"Ehre ist eine Sache des inneren Gefühls"

Winfried Speitkamp im Gespräch mit Klaus Pokatzky · 08.04.2013
Dass Ex-Bundespräsident Christian Wulff einen Deal mit der Staatsanwaltschaft ausschlägt, liege an seinem Ehrgefühl, heißt es. Doch was ist das eigentlich? Die Ehre sei Bestandteil der Selbstachtung, da ginge es im übertragenen Sinn schon mal ums Überleben, erklärt der Historiker Winfried Speitkamp.
Klaus Pokatzky: Von der Ehre wird gerade wieder gern geredet, es geht um ihre Ehre, wenn der frühere Bundespräsident Christian Wulff und sein Mitbeschuldigter David Groenewold einen Deal mit der Staatsanwaltschaft in Hannover eingehen sollten. Nach dem Motto: Einstellung des Verfahrens gegen Geldauflagen.
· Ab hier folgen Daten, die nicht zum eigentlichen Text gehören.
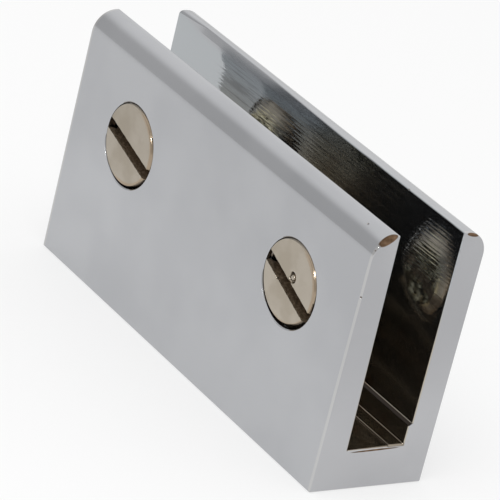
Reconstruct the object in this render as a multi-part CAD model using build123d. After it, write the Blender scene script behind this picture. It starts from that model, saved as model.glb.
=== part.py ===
from build123d import *
import os

# Glass U-bracket: a short, heavy brass channel that slips over the edge of a glass panel, with
# two slotted clamp screws in its front leg. Millimetres. The bracket stands on its base with the
# slot opening upwards: X runs along the slot, Y from the front leg to the back leg, and the
# origin is at the middle of the base's underside.

# Channel
channel_length = 48.0
channel_height = 25.0
base_thickness = 4.0

# Slot, cut for one thickness of glass. Its walls lean a little, and a second pass of the cutter
# opened out the back wall and the front of the floor, leaving a low step in each. A leg is named
# by its thickness at the rim, at the waist just above the wall step, and at the root.
glass_thickness = 6.0
mouth_clearance = 0.9
front_leg_rim = 2.5
front_leg_root = 3.0
back_leg_rim = 2.8
back_leg_waist = 2.68
back_leg_root = 3.05
wall_step_height = 1.92
wall_step_drop = 0.27
floor_step_height = 0.12
floor_step_width = 1.65

# Edges. The outer edge of each leg is rounded until only a narrow flat is left beside the slot.
rim_flat = 0.2
base_edge_radius = 0.15
end_edge_radius = 0.13
slot_edge_radius = 0.12

# Clamp screws and their holes
screw_diameter = 8.0
screw_length = 4.0
screw_end_distance = 10.0
screw_height = 15.45
screw_clearance = 0.05
screw_recess = 0.05
screw_rim_radius = 0.2
screw_point_diameter = 5.5
hole_mouth_break = 0.12

# Screwdriver slots. The two screws stopped at different angles, and each slot was sawn a little
# below the middle of its screw.
driver_slot_width = 1.17
driver_slot_depth = 1.5
driver_slots = {
    "clamp_screw_left": {"side": -1, "angle": 15.4, "offset": -0.34},
    "clamp_screw_right": {"side": 1, "angle": 20.5, "offset": -0.4},
}

# Places worked out from the sizes above
channel_depth = front_leg_rim + glass_thickness + mouth_clearance + back_leg_rim
front_face = -channel_depth / 2
back_face = channel_depth / 2
rim_radius = front_leg_rim - rim_flat
screw_radius = screw_diameter / 2
screw_from_middle = channel_length / 2 - screw_end_distance
cut_over = 1.0


def slot_outline():
    """Section of the slot in the YZ plane, from the front leg round the floor to the back leg."""
    top = channel_height + cut_over
    step_foot = base_thickness + wall_step_height
    step_head = step_foot + wall_step_drop
    front_lean = (front_leg_root - front_leg_rim) / (channel_height - base_thickness)
    back_lean = (back_leg_rim - back_leg_waist) / (channel_height - step_head)
    front_mouth = front_face + front_leg_rim - front_lean * cut_over
    front_root = front_face + front_leg_root
    back_root = back_face - back_leg_root
    back_waist = back_face - back_leg_waist
    back_mouth = back_face - back_leg_rim - back_lean * cut_over
    floor_edge = back_root - floor_step_width
    return [
        (front_mouth, top),
        (front_root, base_thickness),
        (floor_edge, base_thickness),
        (floor_edge, base_thickness + floor_step_height),
        (back_root, base_thickness + floor_step_height),
        (back_root, step_foot),
        (back_waist, step_head),
        (back_mouth, top),
    ]


def along_x(outline, length):
    """A YZ outline carried along X, equally far each side of the middle."""
    wire = Polyline([(0, y, z) for y, z in outline], close=True)
    return extrude(make_face(wire), amount=length / 2, dir=(1, 0, 0), both=True)


def turned(profile):
    """A solid of revolution about Y from its profile of (radius, y) points."""
    wire = Polyline([(r, y, 0) for r, y in profile], close=True)
    return revolve(make_face(wire), Axis.Y)


def at_screw(side):
    """The place on the front leg of the screw on one side: -1 is left, 1 is right."""
    return Pos(side * screw_from_middle, 0, screw_height)


def make_blank():
    """The solid bar before the slot: outer rims rounded, base and end edges eased."""
    blank = Pos(Z=channel_height / 2) * Box(channel_length, channel_depth, channel_height)
    blank = fillet(blank.edges().filter_by(Axis.X).group_by(Axis.Z)[-1], rim_radius)
    blank = fillet(blank.edges().filter_by(Axis.X).group_by(Axis.Z)[0], base_edge_radius)
    return fillet(blank.faces().filter_by(Axis.X).edges(), end_edge_radius)


def make_screw_hole():
    """The cutter for one screw hole, flared where it leaves the front face."""
    hole_radius = screw_radius + screw_clearance
    flare = hole_mouth_break + cut_over
    leg_side = front_face + front_leg_root + cut_over
    return turned(
        [
            (0, front_face - cut_over),
            (hole_radius + flare, front_face - cut_over),
            (hole_radius, front_face + hole_mouth_break),
            (hole_radius, leg_side),
            (0, leg_side),
        ]
    )


def make_channel():
    """The channel in one piece: slot, eased slot edges and two screw holes."""
    blank = make_blank()
    slot = along_x(slot_outline(), channel_length + 2 * cut_over)
    channel = blank - slot
    channel = fillet(new_edges(blank, slot, combined=channel), slot_edge_radius)
    for driver_slot in driver_slots.values():
        channel -= at_screw(driver_slot["side"]) * make_screw_hole()
    return channel


def make_screw(driver_slot):
    """One headless screw: rounded rim, sawn slot, and a long chamfer down to its flat point."""
    head = front_face + screw_recess
    tip = head + screw_length
    point_radius = screw_point_diameter / 2
    point_chamfer = screw_radius - point_radius
    screw = turned(
        [
            (0, head),
            (screw_radius, head),
            (screw_radius, tip - point_chamfer),
            (point_radius, tip),
            (0, tip),
        ]
    )
    screw = fillet(screw.edges().filter_by(GeomType.CIRCLE).group_by(Axis.Y)[0], screw_rim_radius)
    saw = Box(screw_diameter + 2 * cut_over, 2 * driver_slot_depth, driver_slot_width)
    screw -= Pos(Y=head) * Rot(Y=driver_slot["angle"]) * Pos(Z=driver_slot["offset"]) * saw
    return at_screw(driver_slot["side"]) * screw


os.makedirs("parts", exist_ok=True)
export_step(make_channel(), "parts/u_channel.step")
for name, driver_slot in driver_slots.items():
    export_step(make_screw(driver_slot), "parts/" + name + ".step")
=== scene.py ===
import bmesh
import bpy
import math
import numpy as np
from mathutils import Matrix, Vector


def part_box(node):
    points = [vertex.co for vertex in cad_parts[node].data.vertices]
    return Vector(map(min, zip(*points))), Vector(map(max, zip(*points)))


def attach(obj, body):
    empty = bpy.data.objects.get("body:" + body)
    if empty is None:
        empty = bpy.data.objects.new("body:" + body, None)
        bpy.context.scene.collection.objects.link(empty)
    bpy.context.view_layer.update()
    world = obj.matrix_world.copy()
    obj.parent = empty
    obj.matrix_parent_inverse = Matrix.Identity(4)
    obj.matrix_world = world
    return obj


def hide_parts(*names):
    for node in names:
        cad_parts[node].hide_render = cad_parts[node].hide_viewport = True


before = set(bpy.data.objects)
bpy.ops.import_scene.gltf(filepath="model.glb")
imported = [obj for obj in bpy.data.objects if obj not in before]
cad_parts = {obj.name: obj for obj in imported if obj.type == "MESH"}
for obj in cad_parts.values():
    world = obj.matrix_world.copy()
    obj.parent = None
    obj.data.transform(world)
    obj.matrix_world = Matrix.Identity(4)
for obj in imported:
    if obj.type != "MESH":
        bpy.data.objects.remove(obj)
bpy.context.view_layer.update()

# The channel
# A short bar of brass, milled to a deep slot and chromium plated. The outside was buffed to a soft
# mirror. Inside the slot the plating is thin and warm, over the lines that the cutter left.

mm = 0.001
channel_low, channel_high = (np.array(corner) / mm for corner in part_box("u_channel"))
half_length = channel_high[0]
front_face = channel_low[1]
back_face = channel_high[1]
top = channel_high[2]

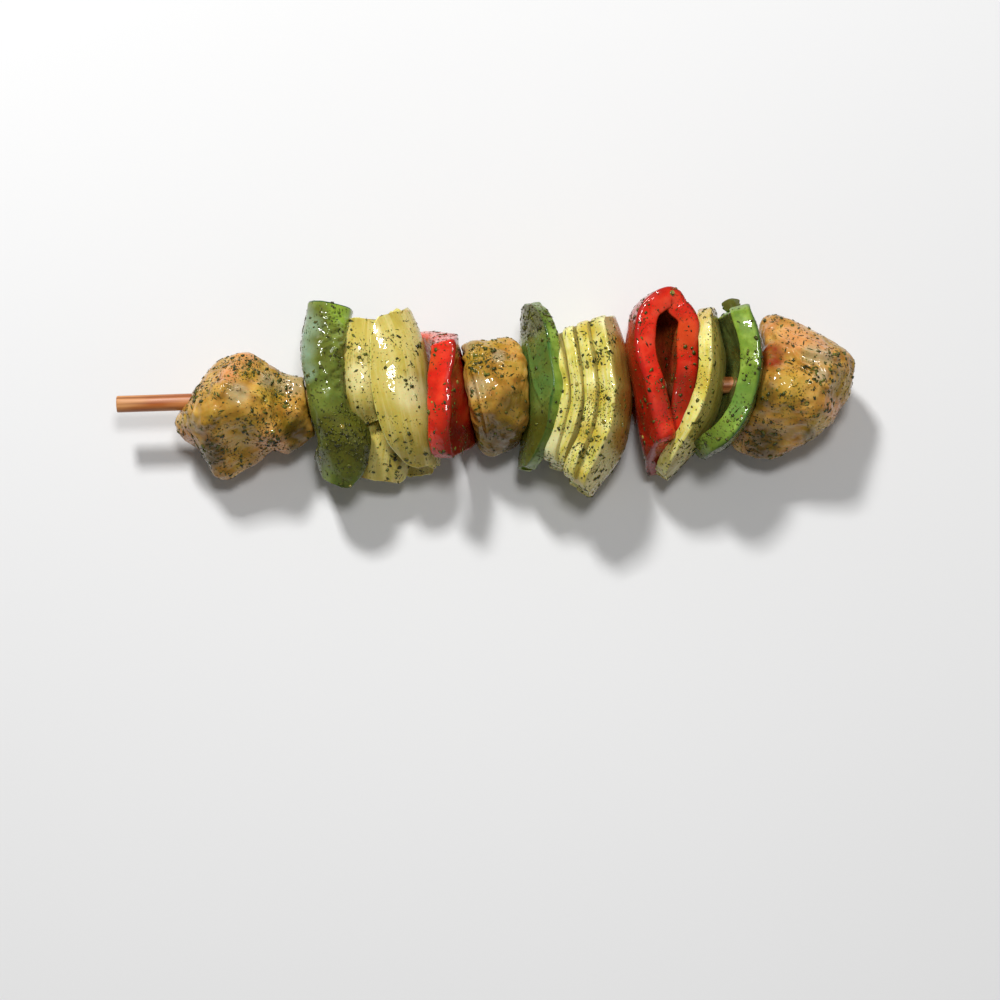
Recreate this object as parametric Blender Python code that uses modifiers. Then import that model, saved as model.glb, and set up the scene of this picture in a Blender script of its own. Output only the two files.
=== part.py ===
"""Raw chicken and vegetable kebab on a wooden stick, lying as it rests on a table.

Every piece of food is threaded on one round stick. Places are given in millimetres in the stick's
own frame: along the stick from its bare end, across it, and up from its axis. The last step sets
the whole kebab on the ground with the origin under the middle of its box.
"""

import math

import bmesh
import bpy
from mathutils import Matrix, Vector

MM = 0.001

# Driving sizes, in millimetres
STICK_LENGTH = 203.0
STICK_RADIUS = 2.4
STICK_EDGE = 0.4
STICK_HEIGHT = 17.0  # the stick's axis above the ground
GAP = 0.35  # room left between pieces that touch
GROUND_SIZE = 1.0  # metres, of the block that is cut away below the ground
MOST_BEND = math.radians(85)  # a rolled plate runs straight on beyond this turn
PEPPER_WALL = 6.0
WIDE_PEPPER_WALL = 7.0
THIN_PEPPER_WALL = 3.8
SCRAP_WALL = 1.8
HEART_WALL = 2.6
ONION_LAYER = 3.4
THICK_ONION_LAYER = 4.2
CUT_ROUNDING = 0.16  # of the wall's thickness
ROUND_END = 0.5
POINTED_END = 1.2
SHARP = math.radians(50)  # edges that turn more than this are rounded

# How finely the solids are faceted
STICK_SIDES = 16
SLOPE_STEP = 0.02  # of a crest's length, over which its direction is taken
STEPS_ALONG = 9
STEPS_ACROSS = 4
FLESH_VOXEL = 1.5
FLESH_SMOOTHING = 4
FLESH_SOFTNESS = 0.5
FLESH_KEEP = 0.115  # share of the triangles left on a chicken chunk

UP = Vector((0, 0, 1))
COLOURS = {
    "wood": (0.62, 0.30, 0.13),
    "chicken": (0.62, 0.36, 0.13),
    "green pepper": (0.12, 0.28, 0.04),
    "red pepper": (0.72, 0.03, 0.01),
    "onion": (0.66, 0.62, 0.22),
}

for old in list(bpy.data.objects):
    bpy.data.objects.remove(old)
kebab = bpy.data.collections.new("chicken kebab")
cutters = bpy.data.collections.new("cutters")
bpy.context.scene.collection.children.link(kebab)
bpy.context.scene.collection.children.link(cutters)
cutters.hide_render = True
root = bpy.data.objects.new("kebab root", None)
kebab.objects.link(root)


def material(name):
    found = bpy.data.materials.get(name)
    if found:
        return found
    made = bpy.data.materials.new(name)
    made.use_nodes = True
    shader = made.node_tree.nodes["Principled BSDF"]
    shader.inputs["Base Color"].default_value = (*COLOURS[name], 1)
    shader.inputs["Roughness"].default_value = 0.6 if name == "wood" else 0.25
    return made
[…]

Eine "Geschichte der Ehre" hat der Historiker Winfried Speitkamp verfasst, guten Tag, Herr Speitkamp!

Winfried Speitkamp: Guten Tag!

Pokatzky: Herr Speitkamp, auf Ehre und Gewissen: Was müsste ich zu Ihnen sagen, damit Sie sich so richtig in Ihrer Ehre gekränkt fühlen und sich die Zeiten der Duelle zurückwünschen?

Speitkamp: Das ist ganz einfach, Sie müssten sagen, dieses Buch, das taugt nun wirklich gar nichts und wahrscheinlich ist es auch noch ein Plagiat!

Pokatzky: Aber das ist doch relativ einfach! Also, können Sie es nicht ein bisschen höher hängen?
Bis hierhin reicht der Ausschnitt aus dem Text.